Agree. And what I am trying to illustrate above is why this update is not
happening.
The Qemu path on select key from firmware is(I think),
fw_cfg_select()
e->select_cb() -->Callback registered in virt_acpi_setup() -->
acpi_add_rom_blob() ..... -> fw_cfg_add_file_callback()
virt_acpi_build_update()
acpi_ram_update()
memory_region_ram_resize()
qemu_ram_resize()
block->resized() --> Callback registered in virt_acpi_setup() ->
acpi_add_rom_blob()-> rom_add_blob() -> rom_set_mr()
fw_cfg_resized()
fw_cfg_modify_file()
s->files->f[i].size = cpu_to_be32(len); Updates the size for firmware
But as I was trying to explain above, the callback function fw_cfg_resized() is
not
invoked in qemu_ram_resize()because while adding the mr region(rom_set_mr()),
it uses the aligned size.

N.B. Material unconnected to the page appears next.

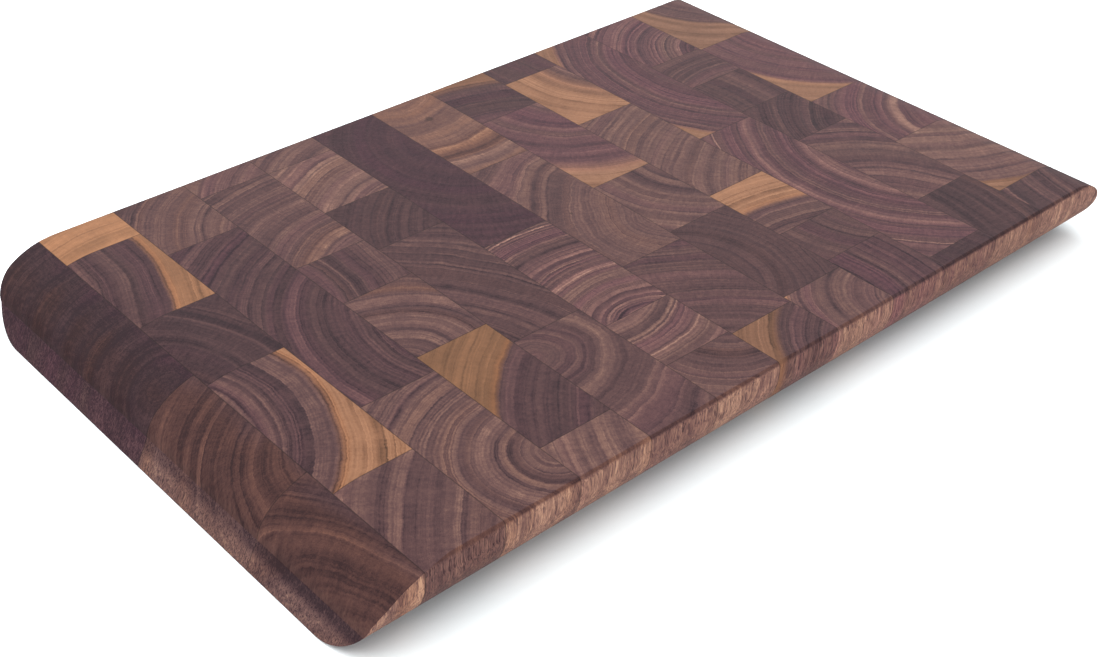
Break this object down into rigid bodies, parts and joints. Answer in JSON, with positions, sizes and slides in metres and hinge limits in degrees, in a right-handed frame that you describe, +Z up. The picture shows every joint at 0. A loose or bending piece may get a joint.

And as a result if the updated/modified blob size is
not greater
than the aligned size the qemu_ram_resize() returns immediately.
int qemu_ram_resize(RAMBlock *block, ram_addr_t newsize, Error **errp)
{
assert(block);
newsize = HOST_PAGE_ALIGN(newsize);
if (block->used_length == newsize) {
return 0;
}
...
if (block->resized) {
block->resized(block->idstr, newsize, block->host); ---> registered
callback, fw_cfg_resized()
}
return 0;
}
> Note: *all* relevant fw_cfg files must have their "size" fields updated
> in the directory blob (FW_CFG_FILE_DIR). I.e. the requirement applies to
> both the linker-loader script, and to all blobs that are referenced (by
> name) by the commands in the linker-loader script.
>
>
> (b) The firmware to re-read the size from the directory, after selecting
> the key for the sake of ACPI regeneration.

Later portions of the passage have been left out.